Espero que nada piore muito nesse tempo que vem mais adiante. Eu juro que tento segurar as rédeas o mais próximo do cavalo, mas as vezes os caraguatás enroscam demais no gibão e não tem peitoral que não se espinhe.
penso que a onda de newsletters é uma tentativa dos dinossauros da internet de tentar recuperar essa coisa colaborativa fora do rolo compressor da mídia social. mas também tá virando terreno de coach que vende conteúdo xinfrim. a colaboração da internet foi mais uma que o capitalismo matou na base do ppc
Pegando o gancho do comentário da Celia, é engraçado esse negócio de newsletter, porque na época dos blogs era uma bobajada: porra, eu vou enviar os textos para as pessoas? Não, eu tenho a página aqui, quem quiser ler que venha.
De repente chegamos a um meio-termo: o google reader veio (a melhor rede social que já existiu!) e daí quem queria texto no delivery tinha, quem queria drive thru tinha e quem queria sentar e consumir no local tinha também. Tinha pra todo mundo.

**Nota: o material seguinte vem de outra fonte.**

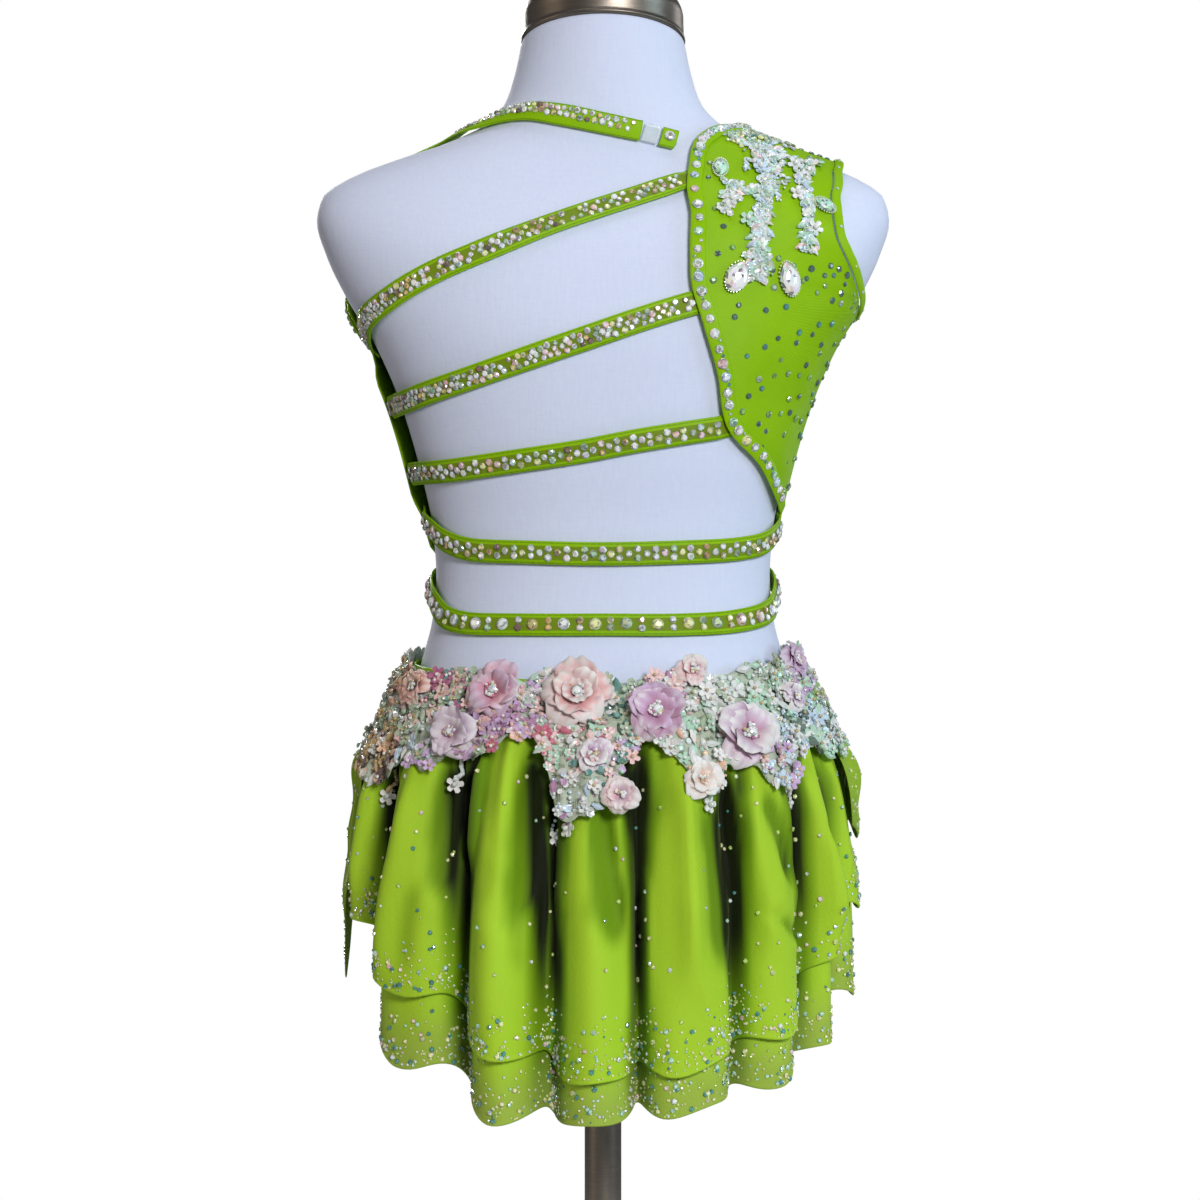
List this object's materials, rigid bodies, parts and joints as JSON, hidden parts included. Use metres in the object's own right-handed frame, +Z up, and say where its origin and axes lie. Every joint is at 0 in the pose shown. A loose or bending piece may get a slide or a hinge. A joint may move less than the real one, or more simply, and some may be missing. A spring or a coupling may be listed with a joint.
{
  "type": "lyrical dance costume on a dress form",
  "caption": "One-shoulder stretch bodice with an open strappy back and a high-low two-layer chiffon skirt trimmed with lace and flowers, worn by a limbless dress form on a stand.",
  "frame": {"origin": "centre of the stand's underside, on the surface it stands on", "axes": "+Z up; -Y is the back of the costume, +Y the way the wearer faces; +X is the wearer's right"},
  "size_m": [0.3416, 0.3, 0.8189],
  "materials": {
    "stretch_jersey": "bright lime stretch jersey, soft sheen",
    "chiffon": "lime chiffon, matte",
    "beaded_lace": "silver-white beaded lace",
    "petal_cloth": "pink and lilac flower cloth",
    "crystal": "faceted and bright",
    "clear_plastic": "clear and glossy",
    "form_cover": "smooth white cover",
    "metal": "satin"
  },
  "bodies": {
    "root": {"stand_base": "metal", "stand_pole": "metal", "dress_form": "form_cover", "neck_cap": "metal", "front_bodice": "stretch_jersey", "back_shoulder_panel": "stretch_jersey", "back_edge_binding": "stretch_jersey", "neckline_binding": "stretch_jersey", "armhole_binding": "stretch_jersey", "strap_1_shoulder_blade": "stretch_jersey", "strap_2_upper_back": "stretch_jersey", "strap_3_mid_back": "stretch_jersey", "strap_4_lower_back": "stretch_jersey", "strap_5_waist": "stretch_jersey", "neck_band": "stretch_jersey", "neck_clasp": "clear_plastic", "neck_tab": "stretch_jersey", "hip_yoke": "stretch_jersey", "upper_tier_back": "chiffon", "upper_tier_front": "chiffon", "lower_tier_back": "chiffon", "lower_tier_front": "chiffon", "left_hip_drape": "chiffon", "right_hip_drape": "chiffon", "shoulder_spray_middle": "beaded_lace", "shoulder_spray_left": "beaded_lace", "shoulder_spray_right": "beaded_lace", "stone_top_left": "crystal", "stone_top_right": "crystal", "stone_drop_left": "crystal", "stone_drop_right": "crystal", "hip_lace_back": "beaded_lace", "hip_lace_front": "beaded_lace", "flower_1": "petal_cloth", "flower_2": "petal_cloth", "flower_3": "petal_cloth", "flower_4": "petal_cloth", "flower_5": "petal_cloth", "flower_6": "petal_cloth", "flower_7": "petal_cloth", "flower_8": "petal_cloth", "flower_9": "petal_cloth", "flower_10": "petal_cloth", "flower_11": "petal_cloth", "flower_12": "petal_cloth", "flower_13": "petal_cloth", "flower_14": "petal_cloth", "flower_15": "petal_cloth", "flower_16": "petal_cloth"}
  },
  "joints": []
}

Então as outras plataformas sequestraram tudo e a partir daí o que não estava nelas, não estava.
Não existia.
Fim e foda-se. Você apagou o seu perfil no facebook, você é uma não-pessoa.
Você não está no instagram? Ninguém sabe da sua vida. Você é um pária.
Mas com isso o algoritmo passou a determinar quem vê o quê. E aí as newsletters voltaram com força, porque quem consome os textos não tem mais paciência pra ficar abrindo urls aleatórias diariamente, e quem escreve os textos não quer ter que se sujeitar ao algoritmo.
Mas aí
Aí os e-mails estão morrendo.
Então como é que vão ficar as coisas?
Uma merda, isso. Esses hubs. Os hubs ou o silêncio, os hubs ou o vazio.